In its weekly Litigator of the Week column, Law.com has recognized a Pillsbury litigation team led by William Sullivan, Jr., for achieving a rare dismissal on the grounds of grand jury bias for former Westinghouse Electric Co. nuclear executive Jeffrey Benjamin in a case centering on the construction of the V.C. Summer nuclear power plant in Jenkinsville, South Carolina.

According to Law.com, Benjamin was indicted on charges that he obscured the status of the project from 2015 to 2017, when it was reportedly behind schedule, to maintain cash flow and liquidity for WEC. But U.S. District Judge Mary Geiger Lewis dismissed the indictment finding that the government had failed to identify and recuse the ratepayers to the utilities for whom WEC was constructing the plant—Benjamin’s alleged victims.

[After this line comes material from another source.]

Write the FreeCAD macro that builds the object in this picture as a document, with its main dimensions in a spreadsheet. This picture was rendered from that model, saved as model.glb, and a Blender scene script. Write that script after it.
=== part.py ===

“It is common sense that in a robbery case, the person who allegedly had their belongings taken would be barred, as a victim, from participating in indicting the accused, no matter if there was a mountain of evidence against the accused or if the victim insisted they could remain impartial,” the judge wrote. “So too must ratepayers be barred from evaluating the superseding indictment as written.”

The Pillsbury team included partners Tom Hill and Pat Hovakimian, counsel Drew Navikas, senior associates Brian Beckerman and Chris Butler, associates Sarah Madigan, Patti Rothenberg-Montz, Philip He, Johnna Purcell and Yona Starosta, senior law clerks Leighton Watson, Kristina Sgambati and Andrea Shang, and attorney Andrew Gibson.